Mark Calabretta writes:
> The fact that NAXIS2 appears in the header and has no default value
> means that when writing to a streaming device such as a tape drive
> the size of the output binary table must be known before writing can
> commence. In practice, this precludes the use of binary tables for
> acquisition of data without using a disk as intermediary since the
> table size is not generally known in advance.
It is important to note that 'using a disk as intermediary' in a
real-time data acquisition system is a practical and effective solution
for the NAXIS2 problem in the majority of cases today.

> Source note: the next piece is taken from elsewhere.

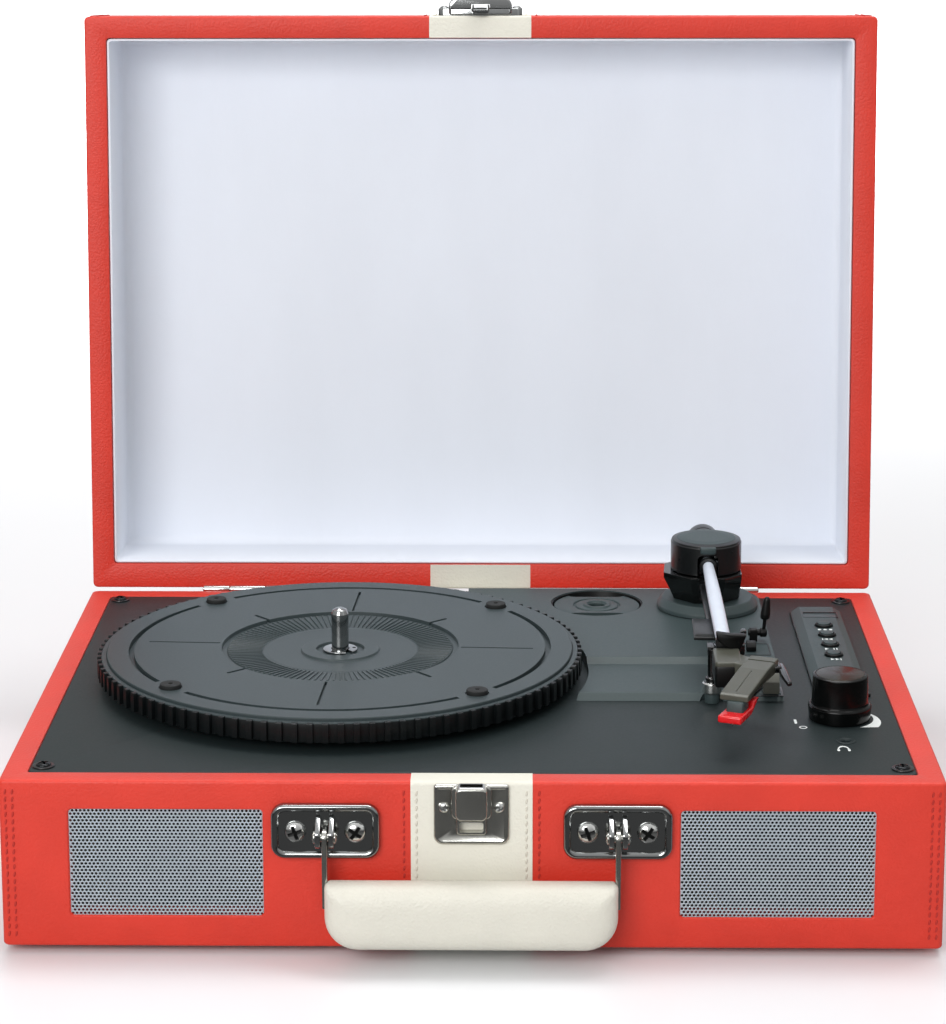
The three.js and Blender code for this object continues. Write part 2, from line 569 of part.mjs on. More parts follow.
// ---------------------------------------------------------------- base fittings
const rivet = { radius: 1.5, hole: 1.8 };

const makeHandlePlate = (x) => {
  const back = FRONT - GAP;
  const front = back - HANDLE_PLATE.thick;
  const plate = deepen(
    roundedRect(HANDLE_PLATE.width, HANDLE_PLATE.height, 5, x, HANDLE_PLATE.z), front, back);
  const lugs = sides.map(([, sx]) => {
    const inner = x + sx * 1.5;
    const outer = x + sx * 3.5;
    return block(Math.min(inner, outer), Math.max(inner, outer), HANDLE.axisY - 3.4, front + 0.5, 40, 51);
  });
  return cut(join(plate, ...lugs), rodX(rivet.hole, x - 5, x + 5, HANDLE.axisY, HANDLE.axisZ));
};

const makeStrap = (x) => {
  const shape = new THREE.Shape();
  const reach = 3.2;
  shape.absarc(HANDLE.axisY, HANDLE.axisZ, reach, 0, Math.PI);
  shape.lineTo(HANDLE.axisY - reach, 19);
  shape.lineTo(HANDLE.axisY + reach, 19);
  const strap = widen(shape, x - 1, x + 1);
  return join(strap, rodX(rivet.radius, x - 4, x + 4, HANDLE.axisY, HANDLE.axisZ));
};

const makeGrip = () => {
  const { halfGrip, gripTop, gripBottom, axisY } = HANDLE;
  const puff = 3;
  const round = 18;
  const x = halfGrip - puff;
  const high = gripTop - puff;
  const low = gripBottom + puff;
  const shape = new THREE.Shape();
  shape.moveTo(-x + round, low);
  shape.lineTo(x - round, low);
  shape.absarc(x - round, low + round, round, -Math.PI / 2, 0);
  shape.lineTo(x, high);
  shape.lineTo(-x, high);
  shape.absarc(-x + round, low + round, round, Math.PI, 1.5 * Math.PI);
  const front = axisY - 12.5;
  const back = FRONT - 1.6;
  const body = new THREE.ExtrudeGeometry(shape, {
    depth: back - front - 2 * puff,
    bevelThickness: puff, bevelSize: puff, bevelSegments: 2, curveSegments: 4,
  }).translate(0, 0, -back + puff).rotateX(Math.PI / 2);
  const slots = sides.map(([, sx]) => {
    const inner = sx * (HANDLE.x - 1 - GAP);
    const outer = sx * (HANDLE.x + 5);
    return block(Math.min(inner, outer), Math.max(inner, outer),
      axisY - 3.6, axisY + 3.6, 18.5, gripTop + 1);
  });
  return cut(body, ...slots);
};

const makeKeeper = () => {
  const back = FRONT - GAP;
  const front = back - 1.4;
  const plate = deepen(roundedRect(28, 24, 3.5, 0, 53), front, back);
  const box = block(-6.25, 6.25, front - 5.5, front + 0.5, 49.5, RIM - 0.2);
  const tab = block(-5.5, 5.5, front - 2.5, front + 0.5, 44, 49.6);
  return cut(join(plate, box, tab), block(-4.8, 4.8, front - 4.2, front - 1.2, 54, RIM + 1));
};

for (const [side, sx] of sides) {
  add(`handle_plate_${side}`, makeHandlePlate(sx * HANDLE.x), 'chrome');
  add(`handle_strap_${side}`, makeStrap(sx * HANDLE.x), 'chrome');
}
add('handle_grip', makeGrip(), 'creamLeather');
add('latch_keeper', makeKeeper(), 'chrome');

const makeRearPlate = () => {
  const near = BACK + GAP;
  const far = near + REAR_PLATE.thick;
  const { x, z, width, height } = REAR_PLATE;
  const plate = deepen(roundedRect(width, height, 3, x, z), near, far);
  const sockets = [-22, -8].map((shift) => turnAlongY([
    [0, near], [4.2, near], [4.2, far + 8], [1.6, far + 8], [1.6, far + 1], [0, far + 1],
  ], x + shift, z, 12));
  const hole = turnAlongY([[0, near - 1], [6.3, near - 1], [6.3, far + 1], [0, far + 1]], x + 20, z, 16);
  return cut(join(plate, ...sockets), hole);
};
const inletBack = BACK - 8;
const inletFace = BACK + GAP + REAR_PLATE.thick + 1;
add('rear_jack_plate', makeRearPlate(), 'glossBlack');
add('dc_inlet', turnAlongY([
  [0, inletBack], [6, inletBack], [6, inletFace], [2.8, inletFace], [2.8, inletBack + 1.5],
  [1, inletBack + 1.5],
  [1, inletFace - 1], [0, inletFace - 1],
], REAR_PLATE.x + 20, REAR_PLATE.z, 16), 'glossBlack');

// ---------------------------------------------------------------- hinges and lid
const lid = new THREE.Group();
lid.position.set(0, HINGE.y, HINGE.z);
lid.rotation.x = -LID_OPEN;
player.add(lid);

// Lid pieces are drawn with the lid shut, then turned open about the hinge.
const addToLid = (name, geometry, finish) =>
  add(name, geometry.translate(0, -HINGE.y, -HINGE.z), finish, lid);

const leafBack = BACK + GAP;
const leafFront = leafBack + 0.9;
const knuckle = HINGE.length / 2 - 12;

const makeBaseLeaf = (x) => {
  const half = HINGE.length / 2;
  const leaf = block(x - half, x + half, leafBack, leafFront, HINGE.z - HINGE.leaf, HINGE.z);
  const notch = block(x - knuckle - GAP, x + knuckle + GAP, BACK, BACK + 10, HINGE.z - 2.4, HINGE.z + 4);
  const barrels = [[x - half, x - knuckle - GAP], [x + knuckle + GAP, x + half]]
    .map(([x0, x1]) => rodX(HINGE.barrel, x0, x1, HINGE.y, HINGE.z));
  return join(cut(leaf, notch), ...barrels, rodX(HINGE.pin, x - half + 1, x + half - 1, HINGE.y, HINGE.z));
};

const makeLidLeaf = (x) => {
  const half = HINGE.length / 2;
  const leaf = block(x - half, x + half, leafBack, leafFront, HINGE.z + 2.4, HINGE.z + HINGE.leaf);
  const neck = block(x - knuckle, x + knuckle, leafBack, leafFront, HINGE.z, HINGE.z + 3);
  return cut(
    join(leaf, neck, rodX(HINGE.barrel, x - knuckle, x + knuckle, HINGE.y, HINGE.z)),
    rodX(HINGE.bore, x - knuckle - 1, x + knuckle + 1, HINGE.y, HINGE.z));
};

for (const [side, sx] of sides) {
  add(`base_hinge_leaf_${side}`, makeBaseLeaf(sx * HINGE.x), 'chrome');
  addToLid(`lid_hinge_leaf_${side}`, makeLidLeaf(sx * HINGE.x), 'chrome');
}

const lidRing = roundedRect(CASE.width, CASE.depth, CASE.corner);
lidRing.holes.push(roundedRect(INNER_W, INNER_D, INNER_CORNER));
addToLid('lid_frame', raise(lidRing, LID_RIM, LID_TOP), 'redLeather');
addToLid('lid_panel', innerPanel(LID_TOP - PANEL, LID_TOP), 'creamLeather');

const liningWall = 1;
const liningTop = LID_TOP - PANEL - GAP;
addToLid('lid_lining', cut(
  innerPanel(LID_RIM + 1, liningTop),
  raise(roundedRect(INNER_W - 2 * GAP - 2 * liningWall, INNER_D - 2 * GAP - 2 * liningWall, 1.2),
    LID_RIM - 1, liningTop - liningWall),
), 'lining');

const latchBack = FRONT - GAP;
const wingFront = latchBack - 1.2;
const boxFront = wingFront - 6.5;
const slideBack = FRONT - 3.5;
const slideFront = slideBack - 1.6;

const makeLatchPlate = () => {
  const wings = deepen(roundedRect(36, 22, 3, 0, LID_RIM + 12.2), wingFront, latchBack);
  const box = block(-13.5, 13.5, boxFront, wingFront + 0.5, LID_RIM + 1.2, LID_RIM + 21.2);
  const channel = block(-4.8, 4.8, slideFront - 1, slideBack + 0.6, LID_RIM, LID_RIM + 22);
  return cut(join(wings, box), channel);
};
addToLid('latch_plate', makeLatchPlate(), 'chrome');
addToLid('latch_tongue', block(-4.2, 4.2, slideFront, slideBack, LID_RIM - 7.8, LID_RIM + 16), 'chrome');

const tabAxis = { y: boxFront - 1.4, z: LID_RIM + 17.5 };
addToLid('latch_tab', widen(polygon([
  [tabAxis.y - 0.75, LID_RIM + 3], [tabAxis.y + 0.75, LID_RIM + 3],
  [tabAxis.y + 0.75, tabAxis.z + 0.8], [tabAxis.y - 0.75, tabAxis.z + 0.8],
]), -6.5, 6.5), 'chrome');

export default player;
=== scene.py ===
# Suitcase record player: the looks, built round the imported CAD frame.
# Shapes are drawn in millimetres in the case's own axes: x to the right, y to the back, z up,
# with zero at the middle of the base frame's underside. piece() turns them into the frame's metres.
import json
from math import atan2, copysign, cos, dist, pi, radians, sin, tan

import bpy
import bmesh
from mathutils import Matrix, Vector, noise


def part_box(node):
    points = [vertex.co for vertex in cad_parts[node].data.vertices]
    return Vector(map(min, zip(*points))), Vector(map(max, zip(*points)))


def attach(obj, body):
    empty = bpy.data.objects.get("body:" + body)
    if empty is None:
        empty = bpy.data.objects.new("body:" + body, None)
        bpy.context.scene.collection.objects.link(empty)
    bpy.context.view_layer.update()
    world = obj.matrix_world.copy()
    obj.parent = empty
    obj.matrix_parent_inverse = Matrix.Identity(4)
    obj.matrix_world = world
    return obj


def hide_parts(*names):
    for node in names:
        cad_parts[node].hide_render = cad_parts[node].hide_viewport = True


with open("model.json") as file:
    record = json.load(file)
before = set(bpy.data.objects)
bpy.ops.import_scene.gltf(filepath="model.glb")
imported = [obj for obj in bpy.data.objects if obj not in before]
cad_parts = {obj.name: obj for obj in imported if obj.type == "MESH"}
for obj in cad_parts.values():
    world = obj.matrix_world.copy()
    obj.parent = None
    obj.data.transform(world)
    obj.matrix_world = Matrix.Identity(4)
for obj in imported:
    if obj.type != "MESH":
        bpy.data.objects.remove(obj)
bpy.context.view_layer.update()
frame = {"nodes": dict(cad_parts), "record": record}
MM = 0.001
BOX_LOW, BOX_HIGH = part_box("base_frame")
ORIGIN = Vector(((BOX_LOW.x + BOX_HIGH.x) / 2, (BOX_LOW.y + BOX_HIGH.y) / 2, BOX_LOW.z))
JOINTS = {j["name"]: j for j in frame["record"]["behaviour"]["joints"]}
HINGE = Vector(JOINTS["lid_hinge"]["pos_m"])
LID_OPEN = radians(JOINTS["lid_hinge"]["range_deg"][1])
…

Ten years ago I designed the recording system for the VLBA Correlator,
with the specification of 0.5_MB/s sustained. The control software was
under VxWorks. We had a disk drive with capacity of order 1_GB. The
disk was capable of reading or writing at more than 1_MB/s, so it was
possible for one set of real-time processes to be writing FITS files to
disk while another real-time process copied previously written files
from disk to tape (DAT tapes in our case).
The system needed to be able to record arbitrarily large observational
datasets, with many GB of data. We decided that, rather than writing
single large FITS files, these datasets should be written as a set of
FITS files of some convenient size. We didn't want to continue a FITS
file from one cassette to another cassette. It was easy for us to
choose a file size such that we could achieve 90+% packing efficiency
without multi-volume files. Sizes in the range 50-200_MB will do this.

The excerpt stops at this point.